On Tue, 8 Mar 2016, 00:56 Shawn Heisey, <[hidden email]> wrote:

> On 2/25/2016 2:06 PM, Fuad Efendi wrote:
> > The best practice: do not ever try to catch Throwable or its descendants
> Error, VirtualMachineError, OutOfMemoryError, and etc.
> >
> > Never ever.
> >
> > Also, do not swallow InterruptedException in a loop.
> >
> > Few simple rules to avoid hanging application.
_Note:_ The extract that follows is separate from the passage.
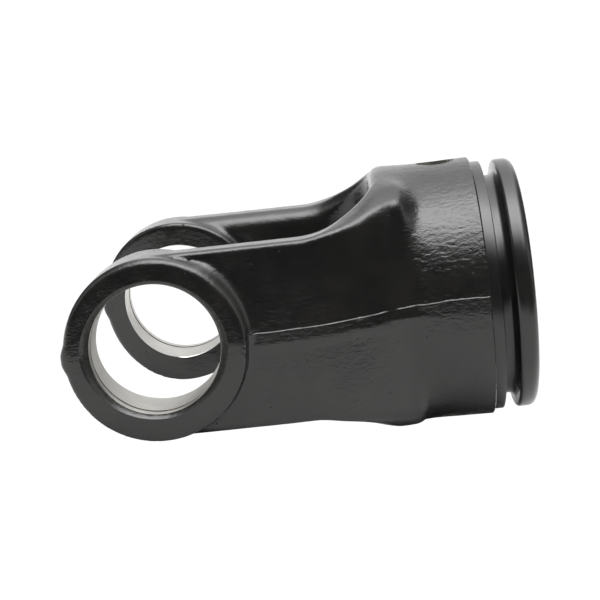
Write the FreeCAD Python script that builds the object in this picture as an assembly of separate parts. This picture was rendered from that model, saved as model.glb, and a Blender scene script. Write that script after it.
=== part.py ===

If we follow these, there
> will be no question "what is the best way to stop Solr when it gets in OOM”
> (or just becomes irresponsive because of swallowed exceptions)
>
> As I understand from SOLR-8539, if an OOM is thrown by a Java program
> and there is a properly configured OOM script, regardless of what
> happens with exception rewrapping, the script *should* kick in.  Here's
> an issue where this behavior was verified by a Jetty developer on a
> small-scale test program which catches and swallows the OOM:
>
> https://issues.apache.org/jira/browse/SOLR-8539
>
> Solr 5.x, when started on Linux/UNIX systems with the included shell
> scripts, comes default with an "oom killer" script that is supposed to
> stop Solr when OOM occurs.
>
> Recently it was discovered that the OnOutOfMemoryError option in the
> start script for Linux/UNIX was being incorrectly specified on the
> command line -- it doesn't actually work.  Here's the issue for that
> problem:
>
> https://issues.apache.org/jira/browse/SOLR-8145
>
> The fix for the incorrect OnOutOfMemoryError usage will be in version
> 6.0 when that version is finally released, which I think will make the
> OOM killer actually work on Linux/UNIX.  There is currently no concrete
> information on when 6.0 is expected.  If any plans for future 5.x
> versions come up, that fix will likely make it into those versions as well.
>
> There is no OOM killer script for Windows, so this feature is not
> present when running on Windows.  If somebody can come up with a way for
> Windows to find and kill the Solr process, I'd be happy to include it.
>
> Thanks,
> Shawn
>
> --
Regards,
Binoy Dalal
Reply | Threaded
Open this post in threaded view
|

Re: Stopping Solr JVM on OOM

Shawn Heisey-2
On 3/8/2016 5:13 AM, Binoy Dalal wrote:

> I've just finished writing a batch oom killer script and it seems to work
> fine.
>
> I couldn't try it on the actual solr process since I'm a bit stumped on how
> I can make solr throw an oom at will.
> Although I did write another code that does throw an oom upon which this
> script is called and the running solr process is killed.
>
> I would like to know how I should proceed from here with submitting the
> code for review etc.

Open an Improvement issue on the SOLR project in Apache's Jira with a
title like "OOM killer for Windows" and a useful description.  Clone the
source code from git, make your changes/additions.  Create a patch using
"git diff" and upload it using SOLR-NNNN.patch as the filename -- the
same name as the Jira issue.

Making Solr OOM on purpose is possible, but it is usually better to
write a small test program with an intentional memory leak.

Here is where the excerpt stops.